3.2. Axpy (dep)

This benchmark runs several AXPY operations. AXPY is a Level 1 operation in the Basic Linear Algebra Subprograms (BLAS) package, and is a common operation in computations with vector processors. AXPY is a combination of scalar multiplication and vector addition.

We want to parallelize the code using the task directive in order to express parallelism but, similar to what we saw in the examples section, we want to use fine-grained dependences (instead of taskwaits) to synchronize across SAXPY operations. At some point we will probably need to synchronize and wait for all the instantiated tasks Ideally we should focus our effort in the following two functions:

#pragma oss task
void axpy_block(double *x, double *y, double alpha, long N) {
     for (long i=0; i < N; ++i) {
             y[i] += alpha * x[i];
     }
}

void axpy(double *x, double *y, double alpha, long N, long TS) {
     for (long i=0; i < N; i+=TS) {
             axpy_block(x+i, y+i, alpha, std::min(TS, N-i));
     }
}

Note that we have initially selected the declaration of the axpy_block function as a candidate to become a task.

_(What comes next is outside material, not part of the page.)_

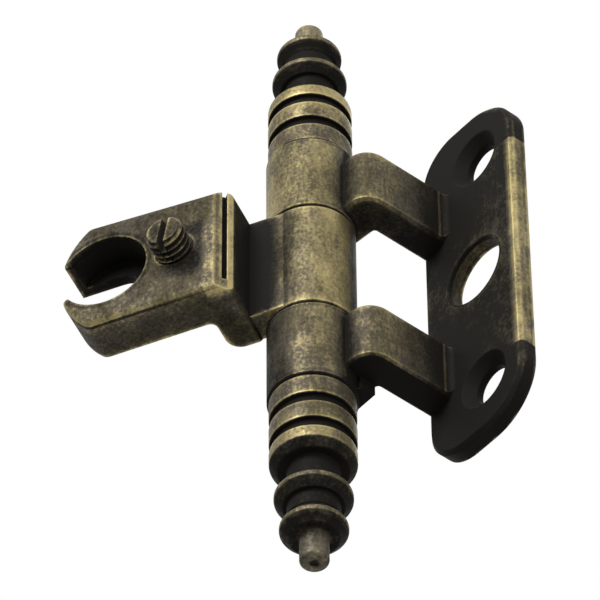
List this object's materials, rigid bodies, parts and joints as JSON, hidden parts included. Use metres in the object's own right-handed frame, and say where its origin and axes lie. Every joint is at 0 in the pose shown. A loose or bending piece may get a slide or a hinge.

We could also have annotated the call to that function, as in the following code:

void axpy(double *x, double *y, double alpha, long N, long TS) {
     for (long i=0; i < N; i+=TS) {
      #pragma oss task
             axpy_block(x+i, y+i, alpha, std::min(TS, N-i));
     }
}

3.2.1. Goals of this exercise

  • Try to understand what is doing each part of the code. Complete the annotation of the existant tasks.
  • When creating tasks, pay special attention to data-sharing attributes.
  • Include synchroniztion directives when required (e.g., you should no start the verification until all the computation has been executed).
  • Check several runtime options when executing the program (versions, schedulers, etc.).
  • Check scalability. Execute the program using different number of cpus and compute the speed-up.
  • Change program’s arguments that may impact on task granularity (block size, tile size, etc.).
  • Change program’s arguments that may impact on the number of tasks (matrix sizes and/or block/tile sizes).
  • Get different paraver traces using different runtime options or program arguments and compare them.

3.2.2. Execution instructions

You should run the program as:

./saxpy SIZE BLOCK_SIZE INTERATIONS

where:

  • SIZE is the number of elements of the vectors used on the SAXPY operation.
  • The SAXPY operation will be applied to the vector in blocks that contains BLOCK_SIZE elements.
  • ITERATIONS is the number of times the SAXPY operation is executed.